— Data to use —
^^^^^^^^^^^^^^^^

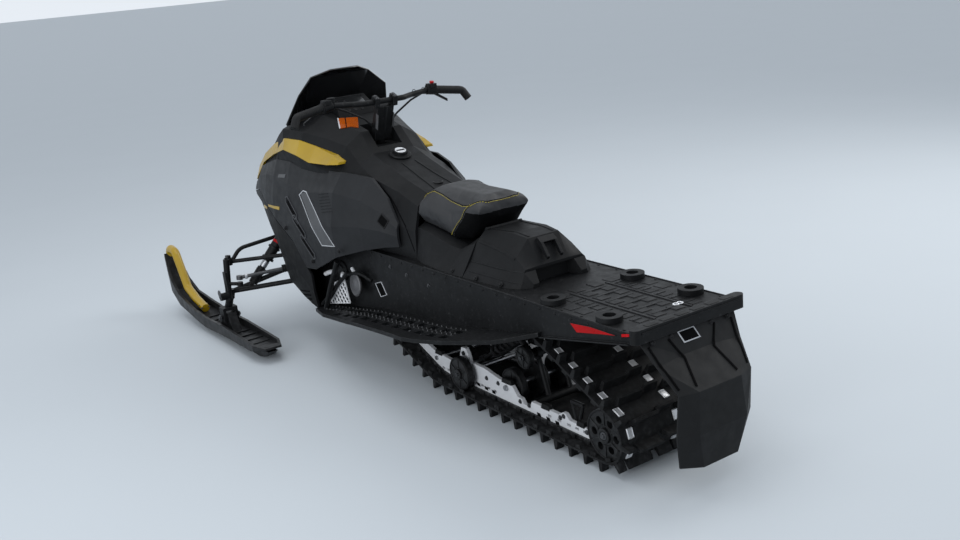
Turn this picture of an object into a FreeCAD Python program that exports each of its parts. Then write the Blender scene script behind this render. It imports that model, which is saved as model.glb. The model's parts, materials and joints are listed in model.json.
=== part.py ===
import FreeCAD, Part
import math
import os

V = FreeCAD.Vector
os.makedirs("parts", exist_ok=True)

# Sizes in mm. Stations are measured forward from a datum 30 mm ahead of the
# rear axle of the track. Every finished piece is moved back by origin_x, so
# that the frame's origin lies in the middle of the footprint.
flap_rear_x = -346.0
ski_tip_x = 2905.0
origin_x = (flap_rear_x + ski_tip_x) / 2.0
fit_gap = 0.3

# Track loop
track_links = 52
track_half = 190.0
belt = 7.0
lug_height = 32.0
belt_floor = lug_height + belt
rear_axle_x = -30.0
rear_wheel_r = 82.0
rear_axle_z = belt_floor + rear_wheel_r
sprocket_r = 76.0
drive_x = 1537.0
drive_z = 362.0
drive_shaft_r = 22.0
carrier_x = 450.0
carrier_z = 378.0
carrier_r = 60.0
approach_x = 880.0
approach_r = 260.0
idler_r = 62.0
idler_z = belt_floor + idler_r + fit_gap

# Rails
rail_in = 118.0
rail_out = 132.0
slide_tall = 11.0
rear_shaft_r = 12.5
idler_shaft_r = 10.0
skid_shaft_r = 8.0
front_idler_x = 770.0
middle_idler_x = 535.0
front_pivot = (1150.0, 385.0)
front_foot = (790.0, 165.0)
rear_pivot = (700.0, 392.0)
knee = (452.0, 228.0)
rear_foot = (404.0, 74.0)

# Tunnel and boards
tunnel_gap = 18.0
tunnel_half = track_half + tunnel_gap
sheet = 4.0
tunnel_top = 494.0
tunnel_rear_x = -205.0
tunnel_front_x = 1670.0
tunnel_edge = [(tunnel_rear_x, 468.0), (219.0, 390.0), (344.0, 357.0), (694.0, 302.0),
               (1177.0, 256.0), (tunnel_front_x, 178.0)]
board_tall = 14.0
board_rear_x = 205.0

# Rings that take clip-on luggage
ring_x = (187.0, -72.0)
ring_y = tunnel_half - 43.0
ring_bore = 20.0
ring_r = 40.0
ring_tall = 18.0

# Storage case
case_tall = 51.0
lid_tall = 96.0
lid_seam = tunnel_top + case_tall
lid_front_x = 650.0
lid_top = lid_seam + lid_tall
hinge_r = 6.0
lid_hinge = V(lid_front_x, 0, lid_top)
lid_limit = 55.0

# Steering
post_low = V(1470, 0, 864)
post_top = V(1393, 0, 1040)
post_r = 18.0
bar_r = 11.0
steer_limit = 35.0
ski_ratio = 0.8

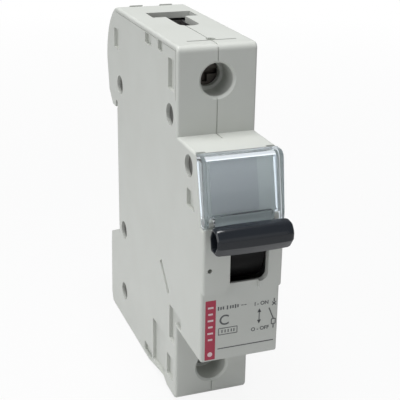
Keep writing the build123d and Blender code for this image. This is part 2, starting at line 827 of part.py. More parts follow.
with BuildPart() as trip_pin:
    rod(trip_y, trip_z, trip_pin_radius, -room - 0.4, room + 0.4)
finish(trip_pin, "trip_pin")

with BuildPart() as trip_spring:
    for turn in range(4):
        with BuildSketch(Plane.XY.offset(trip_z)) as wire_section:
            with Locations((trip_right + 0.5 + turn * 0.5, trip_y + trip_pin_radius + 0.45)):
                Circle(0.3)
        revolve(wire_section.sketch, axis=Axis((0, trip_y, trip_z), (1, 0, 0)))
finish(trip_spring, "trip_spring")


# ---- terminals ----
def terminal(way, label):
    """The screw and the lift cage of one terminal: way is 1 above and -1 below."""
    mid = way * screw_height
    with BuildPart() as screw:
        rod_y(0, mid, screw_head_radius, screw_head_front - screw_head_height, screw_head_front)
        fillet(screw.edges().sort_by(Axis.Y)[0], radius=0.5)
        rod_y(0, mid, screw_shank_radius, tab_front + 0.05, screw_head_front - screw_head_height)
        chamfer(screw.edges().sort_by(Axis.Y)[-1], length=0.5)
        for half_x, half_z in ((screw_head_radius + 1, drive_half_width), (drive_half_width, drive_reach)):
            block(
                -half_x, half_x, -screw_head_front - 1, drive_depth - screw_head_front,
                mid - half_z, mid + half_z, mode=Mode.SUBTRACT,
            )
    finish(screw, f"{label}_terminal_screw")
    low, high = sorted((way * cage_low, way * cage_high))
    inside = cage_half_width - cage_wall
    with BuildPart() as cage:
        block(-cage_half_width, cage_half_width, -cage_front, -cage_back, low, high)
        block(
            -inside, inside, cage_wall - cage_front, -cage_back - cage_wall,
            low - 1, high + 1, mode=Mode.SUBTRACT,
        )
        thread_hole = screw_shank_radius + 0.05
        rod_y(0, mid, thread_hole, cage_front - cage_wall - 1, cage_front + 1, mode=Mode.SUBTRACT)
    finish(cage, f"{label}_clamp_cage")


terminal(1, "upper")
terminal(-1, "lower")

tab_half_width = cage_half_width - cage_wall - 0.3
coil_lead_y = -coil_back + 0.05 + yoke_thickness + 0.3
with BuildPart() as upper_terminal_plate:
    block(-room + 0.2, room - 0.2, -tab_front, coil_lead_y + 1.0, plate_low, plate_high)
    block(-tab_half_width, tab_half_width, -tab_front, -tab_back, plate_high, cage_high - 1.5)
    block(-3.0, 3.0, coil_lead_y, coil_lead_y + 1.0, coil_z + 3.4, plate_low)
finish(upper_terminal_plate, "upper_terminal_plate")

bimetal_face = -43.4
bimetal_thickness = 0.8
bimetal_left = -6.6
bimetal_right = -2.8
plate_tab_y = bimetal_face + 0.05
setting_x = (bimetal_left + bimetal_right) / 2
setting_z = -23.3
setting_radius = 0.8
setting_shank = 5.0
setting_head = 1.2
with BuildPart() as lower_terminal_plate:
    block(-room + 0.2, room - 0.2, plate_tab_y, -tab_back, -plate_high, -plate_low)
    block(-tab_half_width, tab_half_width, -tab_front, -tab_back, 1.5 - cage_high, -plate_high)
    block(bimetal_left, bimetal_right, plate_tab_y, plate_tab_y + 1.2, -plate_low, -21.5)
    rod_y(setting_x, setting_z, setting_radius + 0.05, -plate_tab_y - 2, -plate_tab_y, mode=Mode.SUBTRACT)
finish(lower_terminal_plate, "lower_terminal_plate")

with BuildPart() as bimetal_strip:
    block(
        bimetal_left, bimetal_right, bimetal_face - bimetal_thickness, bimetal_face,
        -plate_low, -3.6,
    )
finish(bimetal_strip, "bimetal_strip")

with BuildPart() as calibration_screw:
    head_start = -plate_tab_y - setting_shank
    rod_y(setting_x, setting_z, setting_radius, head_start, -plate_tab_y)
    rod_y(setting_x, setting_z, setting_radius + 0.6, head_start - setting_head, head_start)
    block(
        setting_x - 2, setting_x + 2, setting_head / 2 - head_start, 2 - head_start,
        setting_z - 0.25, setting_z + 0.25, mode=Mode.SUBTRACT,
    )
finish(calibration_screw, "calibration_screw")

arm_front = arm_face - arm_thickness
braid_foot_x = -4.4
braid_foot_z = -9.0
braid_head_x = -1.0
braid_head_z = -13.2
braid_run = 2.6
with BuildPart() as flexible_braid:
    with BuildLine() as braid_path:
        FilletPolyline(
            (braid_foot_x, bimetal_face, braid_foot_z),
            (braid_foot_x, bimetal_face + braid_run, braid_foot_z),
            (braid_head_x, arm_front - braid_run, braid_head_z),
            (braid_head_x, arm_front, braid_head_z),
            radius=[1.8, 1.8],
        )
    with BuildSketch(Plane(origin=braid_path.line @ 0, z_dir=braid_path.line % 0)) as braid_section:
        Circle(0.7)
    sweep(braid_section.sketch, path=braid_path.line)
finish(flexible_braid, "flexible_braid")
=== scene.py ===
"""Looks for a one-pole rail-mounted circuit breaker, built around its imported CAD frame."""

import logging
import math
from dataclasses import dataclass, field
from enum import Enum

import bmesh
import bpy
from mathutils import Matrix, Vector

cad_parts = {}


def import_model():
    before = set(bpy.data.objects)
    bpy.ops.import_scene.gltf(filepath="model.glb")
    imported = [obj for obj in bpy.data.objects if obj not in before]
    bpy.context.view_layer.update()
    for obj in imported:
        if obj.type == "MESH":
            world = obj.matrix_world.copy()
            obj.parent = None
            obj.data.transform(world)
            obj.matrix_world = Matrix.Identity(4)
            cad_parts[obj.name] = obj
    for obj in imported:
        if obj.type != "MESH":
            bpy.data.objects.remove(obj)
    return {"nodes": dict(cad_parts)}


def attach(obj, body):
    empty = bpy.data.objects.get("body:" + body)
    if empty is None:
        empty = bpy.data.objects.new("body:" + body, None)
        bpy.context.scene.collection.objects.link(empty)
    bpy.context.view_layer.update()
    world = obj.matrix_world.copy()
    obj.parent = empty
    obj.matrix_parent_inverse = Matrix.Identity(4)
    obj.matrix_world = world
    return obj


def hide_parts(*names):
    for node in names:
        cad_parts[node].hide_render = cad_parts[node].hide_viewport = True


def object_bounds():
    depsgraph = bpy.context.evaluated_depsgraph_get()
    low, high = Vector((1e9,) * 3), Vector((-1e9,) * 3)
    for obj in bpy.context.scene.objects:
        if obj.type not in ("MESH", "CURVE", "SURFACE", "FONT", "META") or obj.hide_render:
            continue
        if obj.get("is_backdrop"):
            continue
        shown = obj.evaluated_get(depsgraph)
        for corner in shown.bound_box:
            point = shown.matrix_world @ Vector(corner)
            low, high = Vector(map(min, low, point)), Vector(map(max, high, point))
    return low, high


log = logging.getLogger("breaker")
MM = 0.001
FLOOR_GAP = 0.1
Point2 = tuple[float, float]
Colour = tuple[float, float, float]


class Surface(Enum):
    """How a finish is textured."""

    MOULDED = "moulded"
    POLISHED = "polished"
    BRUSHED = "brushed"
    STAMPED = "stamped"
    WOVEN = "woven"
    INK = "ink"


# ---------------------------------------------------------------- shader groups


def new_group(
    name: str, inputs: dict[str, tuple[str, object]], outputs: dict[str, str]
) -> bpy.types.NodeTree:
    """Make an empty shader node group.

    Args:
        name: The group's name.
        inputs: Socket name to (short socket type, default value).
        outputs: Socket name to short socket type.

    Returns:
        The node tree, with nodes named "in" and "out".
    """
    tree = bpy.data.node_groups.new(name, "ShaderNodeTree")
    for label, (kind, value) in inputs.items():
        socket = tree.interface.new_socket(label, in_out="INPUT", socket_type=f"NodeSocket{kind}")
        socket.default_value = value
    for label, kind in outputs.items():
        tree.interface.new_socket(label, in_out="OUTPUT", socket_type=f"NodeSocket{kind}")
    tree.nodes.new("NodeGroupInput").name = "in"
    tree.nodes.new("NodeGroupOutput").name = "out"
    return tree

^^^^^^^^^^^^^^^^

— Challenge —
Copy out exactly the lines from the one with "arm_front = arm_face - arm_thickness" through the one with "low, high = Vector((1e9,)", counting both ends, and no other lines.

— Answer for the task —
arm_front = arm_face - arm_thickness
braid_foot_x = -4.4
braid_foot_z = -9.0
braid_head_x = -1.0
braid_head_z = -13.2
braid_run = 2.6
with BuildPart() as flexible_braid:
    with BuildLine() as braid_path:
        FilletPolyline(
            (braid_foot_x, bimetal_face, braid_foot_z),
            (braid_foot_x, bimetal_face + braid_run, braid_foot_z),
            (braid_head_x, arm_front - braid_run, braid_head_z),
            (braid_head_x, arm_front, braid_head_z),
            radius=[1.8, 1.8],
        )
    with BuildSketch(Plane(origin=braid_path.line @ 0, z_dir=braid_path.line % 0)) as braid_section:
        Circle(0.7)
    sweep(braid_section.sketch, path=braid_path.line)
finish(flexible_braid, "flexible_braid")
=== scene.py ===
"""Looks for a one-pole rail-mounted circuit breaker, built around its imported CAD frame."""

import logging
import math
from dataclasses import dataclass, field
from enum import Enum

import bmesh
import bpy
from mathutils import Matrix, Vector

cad_parts = {}


def import_model():
    before = set(bpy.data.objects)
    bpy.ops.import_scene.gltf(filepath="model.glb")
    imported = [obj for obj in bpy.data.objects if obj not in before]
    bpy.context.view_layer.update()
    for obj in imported:
        if obj.type == "MESH":
            world = obj.matrix_world.copy()
            obj.parent = None
            obj.data.transform(world)
            obj.matrix_world = Matrix.Identity(4)
            cad_parts[obj.name] = obj
    for obj in imported:
        if obj.type != "MESH":
            bpy.data.objects.remove(obj)
    return {"nodes": dict(cad_parts)}


def attach(obj, body):
    empty = bpy.data.objects.get("body:" + body)
    if empty is None:
        empty = bpy.data.objects.new("body:" + body, None)
        bpy.context.scene.collection.objects.link(empty)
    bpy.context.view_layer.update()
    world = obj.matrix_world.copy()
    obj.parent = empty
    obj.matrix_parent_inverse = Matrix.Identity(4)
    obj.matrix_world = world
    return obj


def hide_parts(*names):
    for node in names:
        cad_parts[node].hide_render = cad_parts[node].hide_viewport = True


def object_bounds():
    depsgraph = bpy.context.evaluated_depsgraph_get()
    low, high = Vector((1e9,) * 3), Vector((-1e9,) * 3)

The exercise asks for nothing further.